R0044/2026-04-01/Q004/SRC01/E01¶
CaTE guidebook publication details and scope
Extract¶
The CaTE guidebook: - Published: April 11, 2025 - Authors: Andrew O. Mellinger, Tyler Brooks, Christopher Fairfax, Daniel Justice - Focus: Provides recommendations for "effectively developing, testing, evaluating, verifying, and validating lethal autonomous weapons systems (LAWS) that incorporate machine learning models" - Emphasis: "System trustworthiness and operator trust" - Scope: TEVV (Testing, Evaluation, Verification, Validation) framework
Limitations of this evidence: The full PDF content could not be extracted.

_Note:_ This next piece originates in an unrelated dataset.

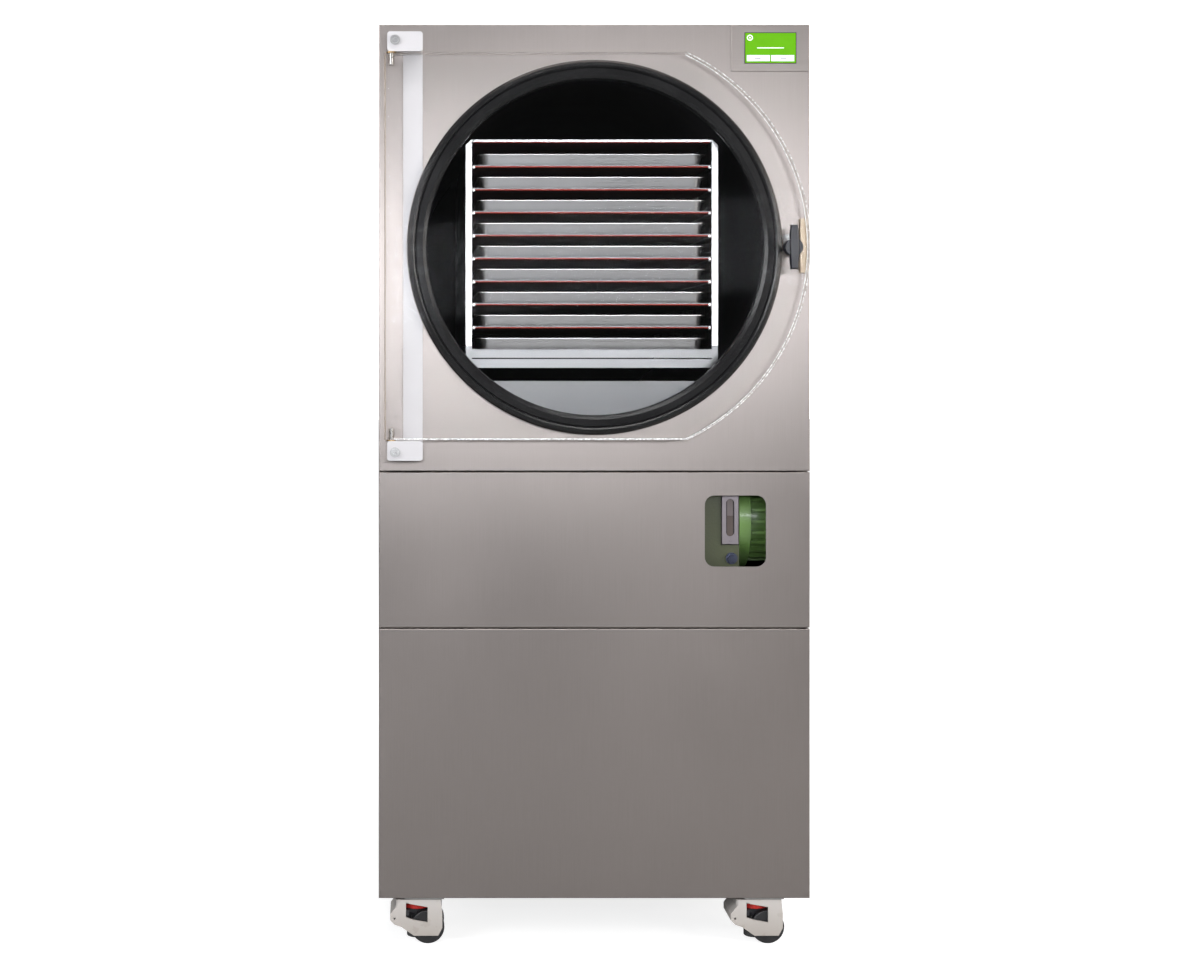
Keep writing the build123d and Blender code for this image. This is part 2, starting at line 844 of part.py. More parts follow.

Analysis is based on metadata, abstract, and secondary source descriptions. It is unknown whether the guidebook's full text addresses AI output behavioral constraints, sycophancy, or agreement behavior.
Relevance to Hypotheses¶
| Hypothesis | Relationship | Strength |
|---|---|---|
| H1 | N/A | Cannot confirm or deny system-side output behavioral constraints without full text |
| H2 | Supports | "System trustworthiness and operator trust" language suggests dual focus |
| H3 | Contradicts weakly | System trustworthiness evaluation indicates some system-side coverage |
Context¶
This is CaTE's primary published deliverable as of April 2026. The guidebook's LAWS focus makes it relevant to defense AI trust but may limit its applicability to other regulated sectors. The TEVV framework represents a system-evaluation approach (testing whether the system is trustworthy) rather than a system-behavioral approach (constraining how the system generates output).